Combining traditional instruments, including banjo, accordion, whistles and bodhran with a strong punk ethic, The Pogues are an obvious touchstone, though the band also cite poet Jinx Lennon from their hometown of Dundalk as a key influence.

The set is largely made up of folk songs, like the wonderful Wexford, a tribute to travellers and fathers.

Elsewhere anger runs through The Idler, with its references to austerity and landlords renting out “shitholes,” and the singalong The Rich Man and the Poor Man, which ends with the memorable line: “The moral of the story is the rich are fucking cuntiums.”

Marvellously rough around the edges, Irish Rock ‘n’ Roll is one of the most rousing albums I’ve heard this year.


Wilco
Cousin
(dBpm Records)
★★★

FOLLOWING on from their impressive Ode To Joy and Cruel Country records, Wilco’s 13th studio album feels like a little bit of a dip in their long career.
With Wales’s Cate Le Bon in the producer’s chair, the press release refers to the Chicago indie rock group’s “big-hearted fearlessness.”

Certainly, like much of their recent output, there are lots of interesting things going on – nifty ideas and sounds, and frontman Jeff Tweedy’s usual lyrical dexterity. The single Evicted is nice enough, while A Bowl And A Pudding, seemingly about a relationship inflection point, floats along on a sea of exquisite acoustic guitars.

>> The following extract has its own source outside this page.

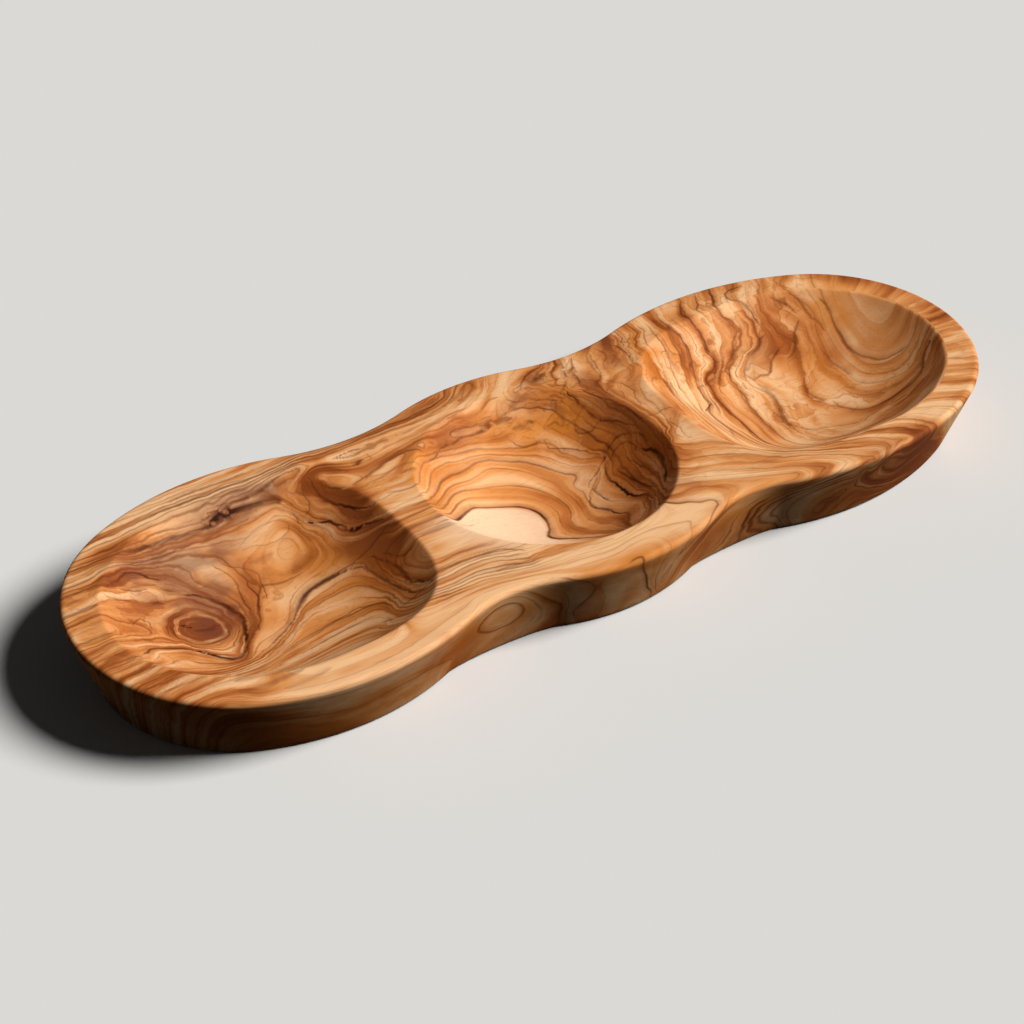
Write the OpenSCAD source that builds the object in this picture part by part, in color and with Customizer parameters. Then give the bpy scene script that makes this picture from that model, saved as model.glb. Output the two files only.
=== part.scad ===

But nothing here feels fearless, adventurous or thrilling like their late ’90s/early 2000s work.

Fans won’t mind another comfortable Wilco record, though I suspect everyone else may scratch their heads and wonder what all the fuss is about.


Setting
Shone A Rainbow Light On
(Paradise of Bachelors)
★★★

 

GENERATED from improvisational sessions in Durham, North Carolina, Shone A Rainbow Light On is the debut album from a talented trio of US musicians – Nathan Bowles, Mind Over Mirrors’ Jaime Fennelly and Joe Westerlund.

It feels like a bold artistic statement, and about as far as you can get from mainstream popular music. The band employs a wide array of instruments, including strings, a harmonium, synths, metallophones and a piano zither to create four long soundscapes.

The droning music seems to come in waves, with the ominous closer Fog Glossaries reminding me a little of some of Vangelis’s Blade Runner soundtrack.

While many may dismiss it as self-indulgent and arduous, those that successfully tune in will find an intense, immersive instrumental set that defies easy categorisation – is it prog rock? Jazz? Folk? Classical? Americana? – and is unexpectedly absorbing.